Roger, the youngest of all, was born in 1922 and died quite suddenly
when he was nine months old.
Mary's older brother, John, married Elizabeth Watson
(no relation) in Chicago before coming out here. He died quite
young and left Lizzie four boys to bring up alone. An older
sister named Jessie married a John Robertson and they lived in
Tacoma. When they both died their adopted daughter, Grace, came
to live with us for several years until she was of age.
Another sister, Isabelle, married Duana Baldwin and
they lived in Idaho many years. Agnes Watson married Sev.
Petterson and they lived in Everett but died some years ago, leaving an
adopted daughter. A young brother, Harry, moved away and did not
keep in touch but he died later, and was buried here.
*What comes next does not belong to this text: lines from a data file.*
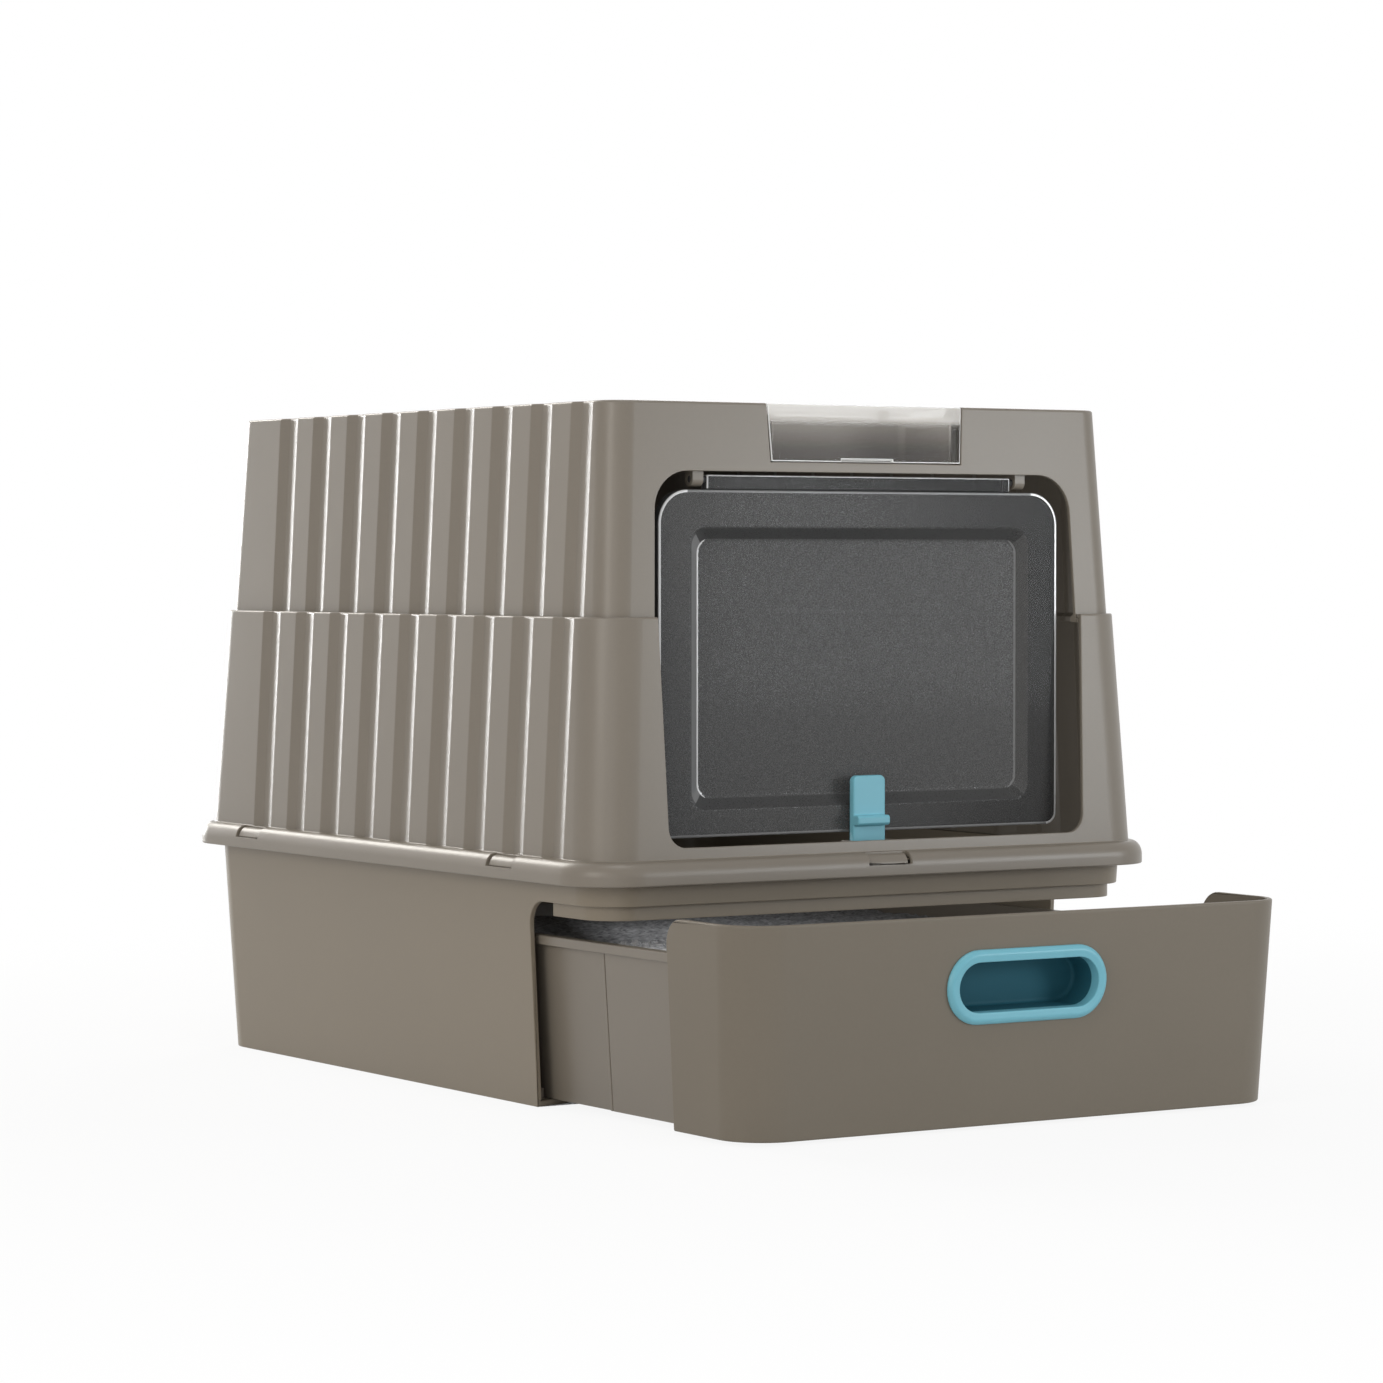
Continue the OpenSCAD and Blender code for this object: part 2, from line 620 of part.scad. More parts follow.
module upper_hood() {
    color(body_colour) difference() {
        union() {
            upper_wall();
            // lugs that carry the door
            left_and_right() {
                translate([lug_x, axis_y, axis_z]) rotate([0, 90, 0]) cylinder(r = lug_r, h = lug_t);
                box([lug_x, axis_y - lug_r, axis_z], [lug_x + lug_t, axis_y + lug_r, lintel_z + 4]);
                box([lug_x, -upper_y(lintel_z) + 1, lintel_z + 1],
                    [lug_x + lug_t, axis_y + lug_r, lintel_z + 7]);
            }
            // ears that carry the freshener cover
            left_and_right() {
                translate([cover_ear_x, cover_axis_y, cover_axis_z]) rotate([0, 90, 0])
                    cylinder(r = cover_ear_r, h = cover_ear_t);
                box([cover_ear_x, cover_axis_y - cover_ear_r, sunk_z - 1],
                    [cover_ear_x + cover_ear_t, cover_axis_y + cover_ear_r, cover_axis_z]);
            }
        }
        lintel_cut();
        along_y(-far / 2, far / 2 + cover_back_y) polygon(window_outline(slide_clear));
        left_and_right() {
            translate([lug_x - 1, axis_y, axis_z]) rotate([0, 90, 0])
                cylinder(r = pin_r + pin_clear, h = lug_t + 2);
            translate([cover_ear_x - 1, cover_axis_y, cover_axis_z]) rotate([0, 90, 0])
                cylinder(r = cover_pin_r + pin_clear, h = cover_ear_t + 2);
        }
    }
}

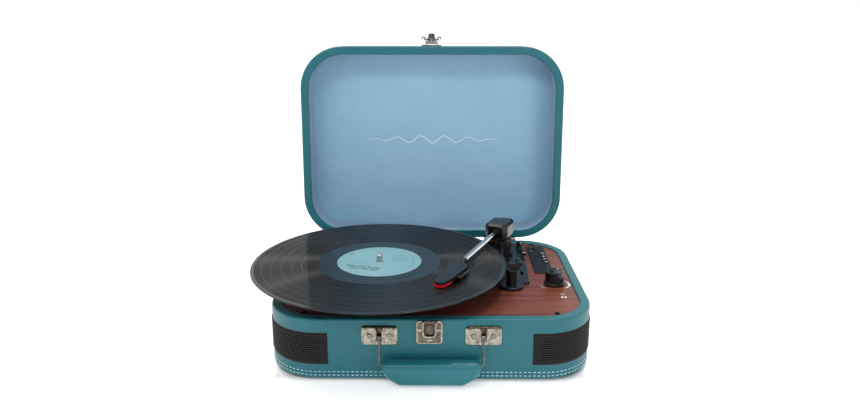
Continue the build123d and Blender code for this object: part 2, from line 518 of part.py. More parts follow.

In spite of poor health much of the time, Mary was a
wonderful wife and mother but she died in 1946 and Neil and Marilyn are
the only grandchildren she ever had a chance to see. She was very
proud of our five sons and would have been very proud of all our
grandchildren as I have always been. May you all be healthy and
happy and have long and useful lives."
1900: Reuben officially moved to Everett, Washington
27 April 1904: Marries Mary Jane Watson in Everett (b.16 May 1883 in
N.Y. to John Watson and Jessie Adams) Their children are listed
in the timeline.
16 Aug 1907: Egbert Watson born in Everett
14 May 1911: Howard Stephen born in Everett
21 May 1914: Reuben becomes an American citizen
10 Aug 1917: Francis James born in Everett
12 Sept 1918: Reuben submits his WWI Draft registration card, though never serves.
22 Jan 1919: Harold John born in Everett
2 Aug 1922: Roger Bruce born in Everett
21 April 1923: Roger dies suddenly (possibly SIDS?)
February 1925: Francis dies after a fall and illness
30 May 1946: Mary Jane dies in Everett
1947: Reuben marries Ida Paine
10 Aug 1964: Reuben dies just after his 90th birthday.